What future trends should influence today's choice?
Several trends are reshaping ERP evaluation. AI-assisted ERP is becoming more relevant in forecasting, exception handling, document processing, workflow automation and decision support, but its value depends on data quality and process discipline. Business intelligence is moving from periodic reporting toward operational decisioning, which increases the importance of clean integration patterns and trusted data models. Enterprises are also demanding stronger operational resilience, including clearer recovery models, better observability and more portable deployment options.
At the same time, buyers are becoming more sensitive to vendor lock-in. This does not mean avoiding platforms. It means understanding exit complexity, data portability, extension portability, API maturity and the commercial implications of scaling usage. The most future-ready architecture is usually not the one with the most features. It is the one that can evolve with the business at an acceptable cost and risk level.
Executive Conclusion
Distribution ERP and best-of-breed platform strategies each solve real business problems, but they optimize for different outcomes. A unified ERP generally favors control, consistency and lower coordination overhead. A best-of-breed approach favors specialization, agility and targeted differentiation. Neither model is inherently superior across all contexts. The right decision depends on operating model priorities, integration maturity, governance capability, cloud strategy and the economics of change.

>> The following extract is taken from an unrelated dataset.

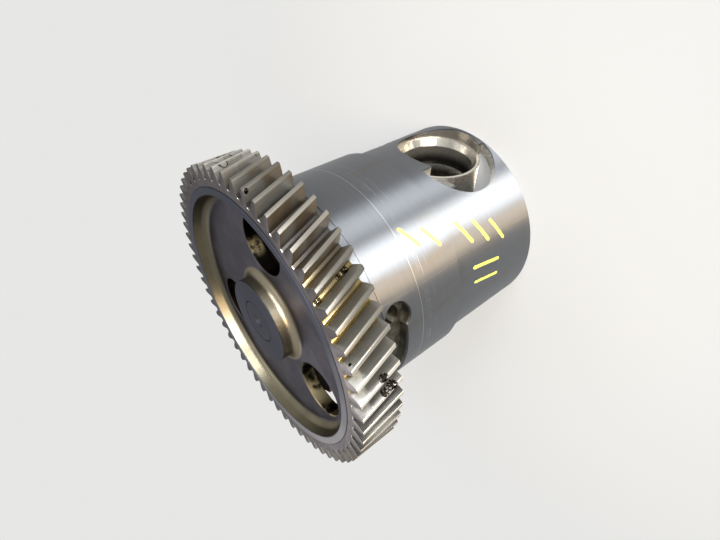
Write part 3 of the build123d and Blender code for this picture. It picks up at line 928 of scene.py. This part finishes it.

For most enterprises, the strongest path is a deliberate hybrid: standardize the core, specialize where differentiation matters and govern the boundaries rigorously. Evaluate TCO over multiple years, not just acquisition cost. Treat integration, security and migration as board-level risk topics, not technical afterthoughts. And choose partners that can support not only implementation, but also the long-term operating model. That is where modernization becomes durable business value rather than another cycle of system replacement.